As you've probably guessed by now, my initial post did evoke comments and criticism from someone. I've given my responses to the person, but I realized that, if one reader had such impressions about the exploratory study and my blog, so too could others. Accordingly, I want to share this individual's comments (anonymously, of course) and my responses. I'll also share relevant data plots that support my interpretations.
Let's start with the first comment I received via email...
Reader Comment #1:
[What is] the difference between "non inconsistent with" and "consistent with"[?]
This question relates to the following paragraph from my original post:
What could be said at the end? Well, I agreed with the Coronado researchers that the musket balls from the place suspected to be Chichilticale are not inconsistent with musket balls from known Coronado sites. Yes, that is not saying too much: they're not inconsistent. If I was feeling particularly generous, I might even say that musket balls unearthed at the site are consistent with musket balls from known Coronado sites.

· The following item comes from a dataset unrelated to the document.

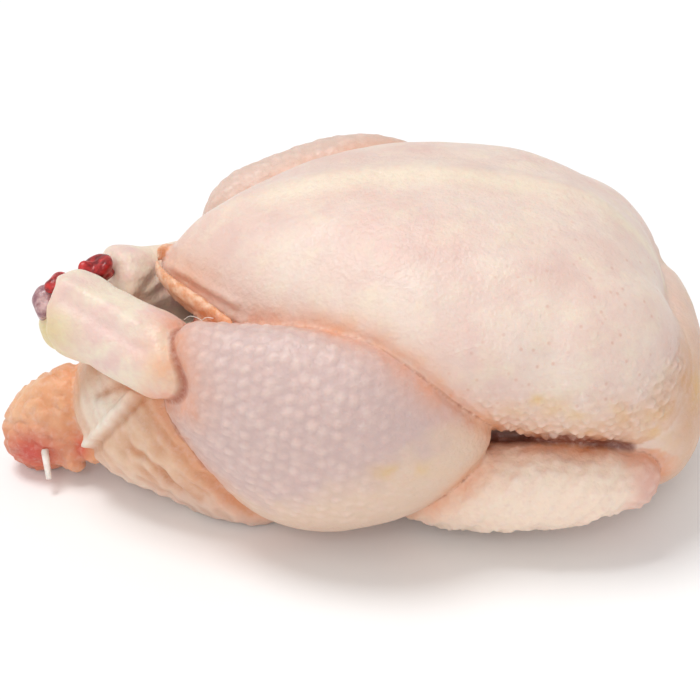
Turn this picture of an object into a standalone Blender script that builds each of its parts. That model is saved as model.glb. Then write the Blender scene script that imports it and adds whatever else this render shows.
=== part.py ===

This is a good question because the answer is subtle -- too subtle. I realize that I should've been l more clear in my choice of words. The difference between "not inconsistent with" and "consistent with" is better understood using an intensifier. I won't use the word "significantly" because that carries a specific statistical meaning. Instead, I will use "markedly" to clarify my meaning. Consider the following statements:
Statement #1: Samples A & B are not markedly inconsistent with Samples C & D.
Statement #2: Samples A & B are markedly consistent with Samples C & D.
Statement #1 implies that there are no great differences between the samples. They're somewhat similar, but by no means are they identical or similar to the point of excluding other samples. In the case of the musket balls, it means they're all mostly lead with some trace-element impurities in common. On the other hand, Statement #2 implies that these samples are very similar, possibly to the point of making some sort of meaningful argument for their relation to each other. In the case of the musket balls, it could mean that they all have the same set of impurities in common at nearly the same concentrations. Statement #2 implies a greater similarity than #1.
I'm not confident enough in this exploratory study (i.e., a small number of samples, a lack of control samples, etc.) to state that the suspected Coronado musket balls are "markedly consistent with" the known ones. My phrase "If I was feeling particularly generous" was a joking way to say "If I were to lower my level of confidence."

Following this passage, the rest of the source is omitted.